Council disputes administration over west bank water options
Published 12:00 am Saturday, November 26, 2011
By ROBIN SHANNON
L’Observateur
LAPLACE – A discussion at Tuesday’s St. John the Baptist Parish Council meeting regarding the west bank water treatment plant in Edgard put parish administrators on the defensive over plans to repair the aging facility.
Councilman Haston Lewis, who represents the west bank, said recent repairs to the clarifier at the plant were not enough to save the water plant from potential failure while the parish waits for construction of an under-the-river water line to connect the Edgard plant to the Lions water treatment plant in Reserve.
“You and I know that if that clarifier goes, we’re going to be out of water,” said Lewis, who also asked that the administration consider building a second clarifier that would back up the old one. The clarifier filters water pulled from the Mississippi River to make it ready for consumption.
Parish President Natalie Robottom said the original plan, a component of the parish’s $29.5 million bond issue approved by voters in 2009, called for the parish to build a new clarifier, repair the old one, then go back to the old one.

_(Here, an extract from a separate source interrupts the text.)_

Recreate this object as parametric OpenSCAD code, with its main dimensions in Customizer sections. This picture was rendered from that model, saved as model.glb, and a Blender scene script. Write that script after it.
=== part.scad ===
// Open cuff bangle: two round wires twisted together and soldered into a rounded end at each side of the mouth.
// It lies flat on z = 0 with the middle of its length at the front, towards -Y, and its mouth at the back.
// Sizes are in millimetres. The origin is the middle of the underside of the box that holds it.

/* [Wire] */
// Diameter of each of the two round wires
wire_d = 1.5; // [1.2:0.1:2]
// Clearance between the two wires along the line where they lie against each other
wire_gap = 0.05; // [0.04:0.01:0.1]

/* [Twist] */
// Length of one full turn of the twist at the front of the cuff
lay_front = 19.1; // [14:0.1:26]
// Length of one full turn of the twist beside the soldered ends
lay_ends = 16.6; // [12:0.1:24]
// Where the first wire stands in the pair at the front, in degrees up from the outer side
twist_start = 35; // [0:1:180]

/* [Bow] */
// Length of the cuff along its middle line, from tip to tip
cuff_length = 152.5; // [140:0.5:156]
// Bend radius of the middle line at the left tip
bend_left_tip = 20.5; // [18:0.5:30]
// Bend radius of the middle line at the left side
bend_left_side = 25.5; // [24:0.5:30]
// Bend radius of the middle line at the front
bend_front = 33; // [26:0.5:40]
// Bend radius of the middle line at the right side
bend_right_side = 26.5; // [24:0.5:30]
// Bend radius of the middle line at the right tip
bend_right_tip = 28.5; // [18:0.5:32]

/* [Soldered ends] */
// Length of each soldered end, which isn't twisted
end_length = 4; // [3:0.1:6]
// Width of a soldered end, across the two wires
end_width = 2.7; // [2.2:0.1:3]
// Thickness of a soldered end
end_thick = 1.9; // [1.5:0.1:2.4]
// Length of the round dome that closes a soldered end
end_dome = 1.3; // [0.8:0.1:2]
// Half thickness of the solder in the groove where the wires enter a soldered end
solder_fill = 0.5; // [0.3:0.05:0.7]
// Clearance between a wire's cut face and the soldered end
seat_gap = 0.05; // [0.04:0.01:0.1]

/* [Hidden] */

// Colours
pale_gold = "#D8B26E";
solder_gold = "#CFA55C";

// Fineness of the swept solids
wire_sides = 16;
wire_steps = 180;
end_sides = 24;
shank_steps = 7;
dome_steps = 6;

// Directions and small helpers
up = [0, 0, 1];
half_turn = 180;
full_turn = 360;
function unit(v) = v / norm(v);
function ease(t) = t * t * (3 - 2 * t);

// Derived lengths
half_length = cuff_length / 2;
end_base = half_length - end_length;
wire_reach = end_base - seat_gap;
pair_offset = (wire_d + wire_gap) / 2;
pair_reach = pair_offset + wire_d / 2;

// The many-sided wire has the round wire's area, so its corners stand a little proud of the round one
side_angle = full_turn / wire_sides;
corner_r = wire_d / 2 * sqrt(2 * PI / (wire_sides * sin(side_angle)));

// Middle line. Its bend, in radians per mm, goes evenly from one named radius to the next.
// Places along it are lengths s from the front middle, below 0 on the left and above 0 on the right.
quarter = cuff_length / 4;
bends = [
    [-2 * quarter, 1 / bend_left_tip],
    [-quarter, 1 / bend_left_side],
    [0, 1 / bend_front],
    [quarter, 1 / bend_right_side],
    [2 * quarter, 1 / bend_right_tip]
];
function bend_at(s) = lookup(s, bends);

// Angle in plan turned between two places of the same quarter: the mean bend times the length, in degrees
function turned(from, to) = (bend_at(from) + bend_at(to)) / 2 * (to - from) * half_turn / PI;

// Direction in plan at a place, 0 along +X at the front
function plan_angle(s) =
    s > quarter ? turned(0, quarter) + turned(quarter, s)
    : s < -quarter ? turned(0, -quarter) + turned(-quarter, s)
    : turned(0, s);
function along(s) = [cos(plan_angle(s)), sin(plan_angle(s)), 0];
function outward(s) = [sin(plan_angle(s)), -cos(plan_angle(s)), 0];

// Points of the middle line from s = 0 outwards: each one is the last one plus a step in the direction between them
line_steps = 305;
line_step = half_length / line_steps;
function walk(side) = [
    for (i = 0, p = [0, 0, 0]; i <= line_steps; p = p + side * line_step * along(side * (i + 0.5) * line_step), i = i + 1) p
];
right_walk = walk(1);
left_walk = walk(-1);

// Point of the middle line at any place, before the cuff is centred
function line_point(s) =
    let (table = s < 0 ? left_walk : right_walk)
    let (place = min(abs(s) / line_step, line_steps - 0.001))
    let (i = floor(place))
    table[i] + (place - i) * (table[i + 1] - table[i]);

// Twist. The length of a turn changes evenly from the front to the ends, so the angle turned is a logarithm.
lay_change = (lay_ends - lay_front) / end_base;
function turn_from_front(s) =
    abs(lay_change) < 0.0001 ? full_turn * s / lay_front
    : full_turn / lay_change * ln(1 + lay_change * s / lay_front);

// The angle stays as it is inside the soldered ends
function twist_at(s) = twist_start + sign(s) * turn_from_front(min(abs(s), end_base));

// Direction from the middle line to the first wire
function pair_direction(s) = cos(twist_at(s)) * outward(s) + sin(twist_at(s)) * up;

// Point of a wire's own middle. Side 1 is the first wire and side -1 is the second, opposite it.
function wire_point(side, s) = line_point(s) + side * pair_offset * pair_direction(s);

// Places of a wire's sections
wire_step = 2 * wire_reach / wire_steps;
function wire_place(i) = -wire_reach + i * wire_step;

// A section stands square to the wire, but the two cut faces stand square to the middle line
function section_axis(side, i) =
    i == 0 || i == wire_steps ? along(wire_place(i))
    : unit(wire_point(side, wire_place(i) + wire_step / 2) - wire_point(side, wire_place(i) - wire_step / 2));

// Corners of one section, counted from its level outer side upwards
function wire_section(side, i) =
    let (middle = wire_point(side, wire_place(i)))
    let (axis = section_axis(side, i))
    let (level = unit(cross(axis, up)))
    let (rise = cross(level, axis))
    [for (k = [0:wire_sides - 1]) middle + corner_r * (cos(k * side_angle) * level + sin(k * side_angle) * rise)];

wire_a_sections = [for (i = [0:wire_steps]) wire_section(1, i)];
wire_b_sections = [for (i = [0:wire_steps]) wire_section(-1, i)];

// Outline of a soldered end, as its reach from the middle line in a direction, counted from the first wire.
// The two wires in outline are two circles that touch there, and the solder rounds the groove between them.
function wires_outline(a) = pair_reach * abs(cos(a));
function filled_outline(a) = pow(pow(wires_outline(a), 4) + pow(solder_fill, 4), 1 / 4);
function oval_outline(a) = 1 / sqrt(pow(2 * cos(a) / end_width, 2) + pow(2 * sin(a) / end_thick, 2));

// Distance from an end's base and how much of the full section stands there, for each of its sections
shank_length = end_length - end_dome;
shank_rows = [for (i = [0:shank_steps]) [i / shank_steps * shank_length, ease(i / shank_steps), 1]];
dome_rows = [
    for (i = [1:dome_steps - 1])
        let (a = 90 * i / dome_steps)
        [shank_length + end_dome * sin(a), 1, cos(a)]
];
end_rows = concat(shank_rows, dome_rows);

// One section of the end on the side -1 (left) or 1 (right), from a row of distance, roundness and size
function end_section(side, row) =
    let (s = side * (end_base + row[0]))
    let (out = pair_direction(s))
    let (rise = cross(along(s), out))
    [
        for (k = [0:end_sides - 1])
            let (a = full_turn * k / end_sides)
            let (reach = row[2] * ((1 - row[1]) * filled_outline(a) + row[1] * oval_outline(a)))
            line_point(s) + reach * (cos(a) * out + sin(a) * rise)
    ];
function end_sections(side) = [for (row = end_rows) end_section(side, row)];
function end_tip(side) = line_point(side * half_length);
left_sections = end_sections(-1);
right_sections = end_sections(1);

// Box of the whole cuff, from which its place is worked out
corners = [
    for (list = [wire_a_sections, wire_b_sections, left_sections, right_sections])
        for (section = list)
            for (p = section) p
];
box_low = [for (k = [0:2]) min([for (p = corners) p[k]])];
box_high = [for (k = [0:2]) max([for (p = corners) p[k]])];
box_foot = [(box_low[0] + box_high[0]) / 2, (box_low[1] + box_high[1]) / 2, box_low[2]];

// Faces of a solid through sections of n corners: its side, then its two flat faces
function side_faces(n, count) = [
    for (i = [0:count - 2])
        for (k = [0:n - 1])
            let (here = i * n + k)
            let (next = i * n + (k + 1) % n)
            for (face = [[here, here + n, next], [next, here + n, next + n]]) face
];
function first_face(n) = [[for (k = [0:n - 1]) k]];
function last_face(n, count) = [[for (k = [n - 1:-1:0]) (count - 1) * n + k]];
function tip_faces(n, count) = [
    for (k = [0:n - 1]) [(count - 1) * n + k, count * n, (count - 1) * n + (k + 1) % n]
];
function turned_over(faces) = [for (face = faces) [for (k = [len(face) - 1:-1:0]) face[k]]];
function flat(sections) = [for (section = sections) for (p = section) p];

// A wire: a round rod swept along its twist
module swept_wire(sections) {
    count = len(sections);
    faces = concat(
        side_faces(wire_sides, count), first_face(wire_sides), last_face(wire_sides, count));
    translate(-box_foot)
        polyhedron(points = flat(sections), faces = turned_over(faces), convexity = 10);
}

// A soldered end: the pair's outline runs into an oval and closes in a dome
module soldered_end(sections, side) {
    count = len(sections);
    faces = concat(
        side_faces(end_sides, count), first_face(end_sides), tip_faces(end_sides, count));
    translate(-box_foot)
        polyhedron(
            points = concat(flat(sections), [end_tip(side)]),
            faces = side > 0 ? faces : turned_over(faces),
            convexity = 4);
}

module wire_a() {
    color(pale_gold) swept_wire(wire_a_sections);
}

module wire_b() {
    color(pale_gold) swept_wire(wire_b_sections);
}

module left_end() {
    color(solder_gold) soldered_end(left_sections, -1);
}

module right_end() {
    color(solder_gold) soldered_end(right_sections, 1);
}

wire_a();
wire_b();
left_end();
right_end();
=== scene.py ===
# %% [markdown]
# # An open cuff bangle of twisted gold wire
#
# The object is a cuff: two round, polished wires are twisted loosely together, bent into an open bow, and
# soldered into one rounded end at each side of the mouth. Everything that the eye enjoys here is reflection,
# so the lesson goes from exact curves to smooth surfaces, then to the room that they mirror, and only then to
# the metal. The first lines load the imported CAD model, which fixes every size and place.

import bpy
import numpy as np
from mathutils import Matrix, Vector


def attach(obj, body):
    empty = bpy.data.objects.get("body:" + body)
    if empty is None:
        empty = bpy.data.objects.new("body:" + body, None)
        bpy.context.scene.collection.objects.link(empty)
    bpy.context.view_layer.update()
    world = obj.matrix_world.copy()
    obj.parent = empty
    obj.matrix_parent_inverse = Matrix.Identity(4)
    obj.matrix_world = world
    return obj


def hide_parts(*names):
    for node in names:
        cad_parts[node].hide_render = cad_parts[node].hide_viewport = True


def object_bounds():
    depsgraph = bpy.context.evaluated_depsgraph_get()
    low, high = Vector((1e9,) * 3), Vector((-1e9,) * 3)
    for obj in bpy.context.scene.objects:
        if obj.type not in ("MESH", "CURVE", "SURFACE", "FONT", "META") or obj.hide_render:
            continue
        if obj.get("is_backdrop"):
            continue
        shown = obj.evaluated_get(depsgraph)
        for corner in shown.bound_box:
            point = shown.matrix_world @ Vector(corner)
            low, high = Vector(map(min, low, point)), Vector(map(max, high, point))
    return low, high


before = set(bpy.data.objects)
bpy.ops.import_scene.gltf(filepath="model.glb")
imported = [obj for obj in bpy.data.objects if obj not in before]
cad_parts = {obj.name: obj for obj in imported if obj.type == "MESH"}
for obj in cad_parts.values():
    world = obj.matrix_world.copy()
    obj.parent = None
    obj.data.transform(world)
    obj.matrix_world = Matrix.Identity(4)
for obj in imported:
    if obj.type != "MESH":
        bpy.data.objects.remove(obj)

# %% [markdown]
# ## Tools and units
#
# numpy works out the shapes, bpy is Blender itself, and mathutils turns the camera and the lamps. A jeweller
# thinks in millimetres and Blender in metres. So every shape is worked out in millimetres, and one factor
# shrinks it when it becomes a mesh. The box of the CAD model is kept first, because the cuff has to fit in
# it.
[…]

“That didn’t make sense to me,” Robottom said. “It didn’t make sense to our team. We met with engineers and in the end, it was decided to ensure that the west bank would have a water source that wouldn’t be jeopardized by a timetable.”

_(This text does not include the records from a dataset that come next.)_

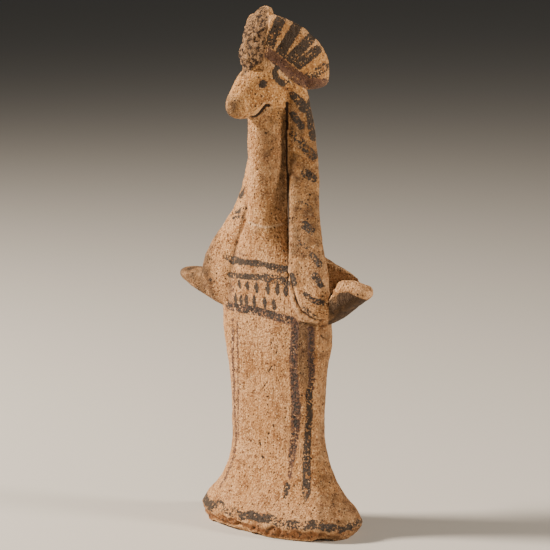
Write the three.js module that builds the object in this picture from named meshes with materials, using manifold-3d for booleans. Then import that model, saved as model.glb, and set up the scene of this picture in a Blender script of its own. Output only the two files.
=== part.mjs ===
// A hand-modelled terracotta idol of a standing woman, fired as one piece of clay: a flat gown that
// flares to a foot, two short winglike arms, a long round neck with a lock of hair hanging free on
// each side of it, a face pinched into a beak, and a tall headdress that leans back. The curled clay
// strip that once stood on the front of the headdress is lost, and its rough stump is left.
// Millimetres. +Z is up, the figure faces -Y, and +X is its left. The origin is under the middle of
// the foot.
import * as THREE from 'three';
import { mergeVertices } from 'three/addons/utils/BufferGeometryUtils.js';
import Module from 'manifold-3d';

// Driving sizes of the gown and the neck
const FOOT_WIDTH = 90;
const FOOT_DEPTH = 49;
const FOOT_EDGE = 6; // height of the rounded edge of the foot
const FOOT_TURN = -2; // degrees
const WAIST_WIDTH = 50.5;
const WAIST_DEPTH = 19.5;
const WAIST_LEVEL = 52;
const HIP_WIDTH = 60;
const HIP_DEPTH = 22;
const HIP_LEVEL = 94;
const CHEST_WIDTH = 44;
const CHEST_DEPTH = 21;
const CHEST_LEVEL = 120;
const NECK_THICKNESS = 17.2;
const NECK_FOOT_LEVEL = 141;
const NECK_TOP_LEVEL = 206;
const FORWARD_LEAN = 8; // how far the neck stands in front of the foot's middle
const SIDE_LEAN = -2; // and how far to the figure's right

// Driving sizes of the arms
const ARM_REACH = 56.6; // from the middle to the tip of each arm
const ARM_TIP_LEVEL = 114;
const LEFT_TIP_RAISE = 1.3; // how much higher the tip of the figure's left arm is
const ARM_HEIGHT = 30; // at the shoulder
const ARM_DEPTH = 17;
const LEFT_ARM_RISE = 5.3; // and how much thicker that arm is
const HOLLOW_LENGTH = 35; // of the hollow pressed into the top of each arm
const HOLLOW_WIDTH = 12.8;
const HOLLOW_DEPTH = 10.5;

// Driving sizes of the head. Levels in the head and the headdress are taken from the top of the neck.
const HEAD_TURN = THREE.MathUtils.degToRad(8); // towards the figure's right
const BEAK_REACH = 23.2; // from the neck's axis to the beak's tip
const BEAK_DROP = 10; // of the beak's tip
const FACE_HEIGHT = 23.8;
const SKULL_WIDTH = 24;
const SKULL_DEPTH = 26;
const SKULL_HEIGHT = 28;

// Driving sizes of the headdress
const CROWN_WIDTH = 39;
const CROWN_LENGTH = 41;
const CROWN_FRONT = 12.5; // from the neck's axis to the point of its front
const CROWN_HEIGHT = 31.5;
const DISH_DEPTH = 7;
const STUMP_WIDTH = 12.6; // the broken strip on the front
const STUMP_DEPTH = 12;
const STUMP_HEIGHT = 34;

// Driving sizes of the locks of hair
const LOCK_WIDTH = 13;
const LOCK_END_WIDTH = 19;
const LOCK_THICKNESS = 8.4;
const LOCK_RISE = 3; // of its upper end above the top of the neck
const LOCK_FALL = 14.5; // of its lower end below the tips of the arms
const RIGHT_LOCK_RAISE = 4; // how much higher the figure's right lock ends
const RIGHT_LOCK_TUCK = 2.8; // and how much further back

const wasm = await Module();
wasm.setup();

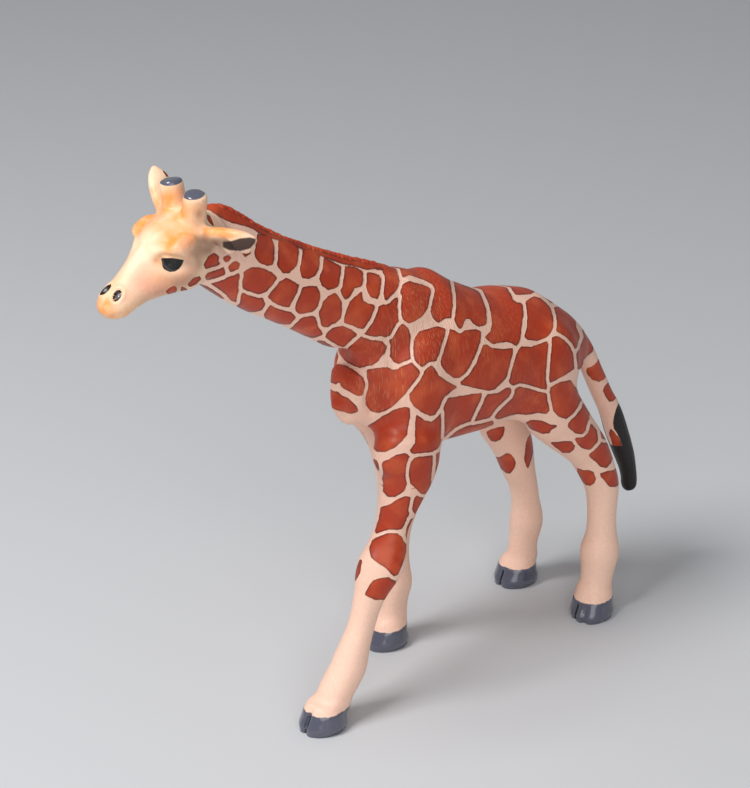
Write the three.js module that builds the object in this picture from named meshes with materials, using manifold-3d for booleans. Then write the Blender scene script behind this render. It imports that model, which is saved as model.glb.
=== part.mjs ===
// A walking giraffe calf: a small painted figure, in pieces that join on tapered pegs.
// Millimetres, +Z up. The calf faces -Y and its left side is +X. The origin is on the
// ground, under the middle of the figure's box.
import * as THREE from 'three';
import { mergeVertices } from 'three/addons/utils/BufferGeometryUtils.js';
import Module from 'manifold-3d';

const wasm = await Module();
wasm.setup();

// Trunk.
const trunkLength = 52.3;
const trunkDepth = 27.5;
const trunkWidth = 19;
const trunkHeight = 50;
const chestAheadShare = 0.4;
const shoulderWidth = 7;
const shoulderLength = 13;
const shoulderDepth = 21;
const haunchWidth = 8.2;
const haunchLength = 16;
const haunchDepth = 18;

// Neck and mane.
const neckLength = 30;
const neckRise = THREE.MathUtils.degToRad(32);
const neckDepth = 12;
const neckWidth = 10.4;
const neckRootBehindChest = 4.4;
const neckRootAboveAxis = 13.3;
const maneWidth = 2.8;
const maneHeight = 2.6;

// Head.
const headLength = 18;
const headTilt = THREE.MathUtils.degToRad(21);
const headDepth = 12;
const headWidth = 10.8;
const headAheadOfNeck = 3;
const headAboveNeck = 0.8;
const browWidth = 2.6;
const browLength = 4.8;
const browHeight = 3;
const cheekWidth = 3.4;
const cheekLength = 7;
const cheekHeight = 5.4;
const leftHornLength = 4.5;
const rightHornLength = 5;
const hornDiameter = 3.7;
const hornSpacing = 3.8;
const hornLean = THREE.MathUtils.degToRad(12);

// Ears. The sweep turns an ear back from straight out, the pitch turns its bowl down.
const earLength = 8.8;
const earWidth = 3.9;
const earThickness = 2.3;
const earBowlLength = 5.6;
const earBowlWidth = 2.5;
const earBowlDepth = 1;
const earSpacing = 6.8;
const leftEarSweep = THREE.MathUtils.degToRad(26);
const leftEarLift = THREE.MathUtils.degToRad(5);
const leftEarPitch = THREE.MathUtils.degToRad(38);
const rightEarSweep = THREE.MathUtils.degToRad(17);
const rightEarLift = THREE.MathUtils.degToRad(43);
const rightEarPitch = THREE.MathUtils.degToRad(72);
const earSeamAlong = 2.2;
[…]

Lewis offered a motion to the council for the administration to go out for bid on construction of a clarifier. The motion was seconded by Councilman-at-Large Lucien Gauff, whose district includes the area, but he withdrew the second once Robottom offered her explanation.
Robottom said temporary repairs have been made to the clarifier to extend its life at least another three years. She said when additional repairs are made, the system will survive as many as five more years, which, she said, would be enough time for the parish to secure permits and funding for the pipeline under the river to connect the two plants.
The parish has some money in the budget for the pipeline, but Robotom said the parish is also seeking grants to help with the estimated $1.3 million cost of the pipeline. She said a new clarifier would cost the parish more than $800,000 alone. The repairs to the existing clarifier ran roughly $66,000.
“It is not in the best interest of the parish to spend tax dollars on something we don’t need just because it was part of the original plan,” Robottom said, regarding construction of a new clarifier.
Robottom said the Reserve plant has the capacity to supply the west bank with water in the event of a failure at the west bank plant. She also said the Edgard plant already produces more water than the west bank consumes and that the west bank plant could send water to the east bank in the event of a failure there.
Robottom said after the meeting that funding and permitting with the Pontchartrain and Lafourche Basin levee districts, as well as the U.S. Army Corps of Engineers, has slowed the pipeline project but added that similar plans in both St. James and St. Charles parishes have made the corps and the levee districts more familiar with the process.
In other action, the council accepted substantial completion of construction on an elevated walkway from the levee to the west bank’s water intake pump along the river batture. The walkway will help plant workers safely access the intake facility for maintenance during periods of high water in the river. Cecil D. Gassiot LLC was the contractor on the project.